→ **DATASET CONTENT**
· · · · · · ·
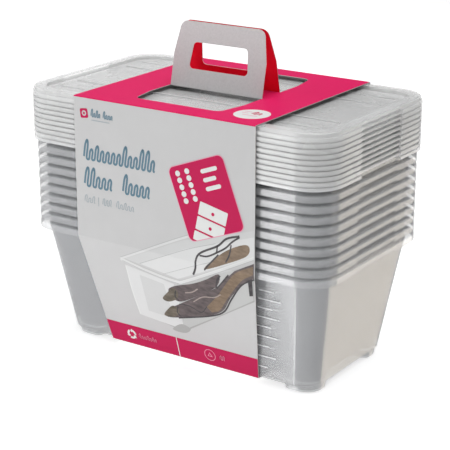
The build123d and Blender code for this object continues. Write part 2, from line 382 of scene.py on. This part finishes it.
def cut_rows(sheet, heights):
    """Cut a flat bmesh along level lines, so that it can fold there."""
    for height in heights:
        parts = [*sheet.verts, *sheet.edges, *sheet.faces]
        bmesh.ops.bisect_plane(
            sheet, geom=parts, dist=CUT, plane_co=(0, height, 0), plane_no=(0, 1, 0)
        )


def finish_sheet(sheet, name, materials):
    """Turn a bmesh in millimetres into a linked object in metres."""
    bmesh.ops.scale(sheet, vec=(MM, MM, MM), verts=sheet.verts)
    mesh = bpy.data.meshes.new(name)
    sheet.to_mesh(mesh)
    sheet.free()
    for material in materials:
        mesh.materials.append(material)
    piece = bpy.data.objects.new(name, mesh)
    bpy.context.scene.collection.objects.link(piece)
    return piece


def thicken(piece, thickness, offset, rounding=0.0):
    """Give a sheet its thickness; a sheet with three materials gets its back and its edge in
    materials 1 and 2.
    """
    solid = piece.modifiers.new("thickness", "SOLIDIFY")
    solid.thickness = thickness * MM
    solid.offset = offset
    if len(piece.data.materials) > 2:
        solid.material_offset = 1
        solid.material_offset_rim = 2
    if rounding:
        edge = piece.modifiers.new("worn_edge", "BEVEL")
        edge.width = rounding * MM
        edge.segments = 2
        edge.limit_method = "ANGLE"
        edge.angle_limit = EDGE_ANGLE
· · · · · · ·
→ **PROBLEM DETAILS**
In how many lines of the data does the string "scene" appear? Give only the number.

→ **SOLUTION TO THIS PROBLEM**
2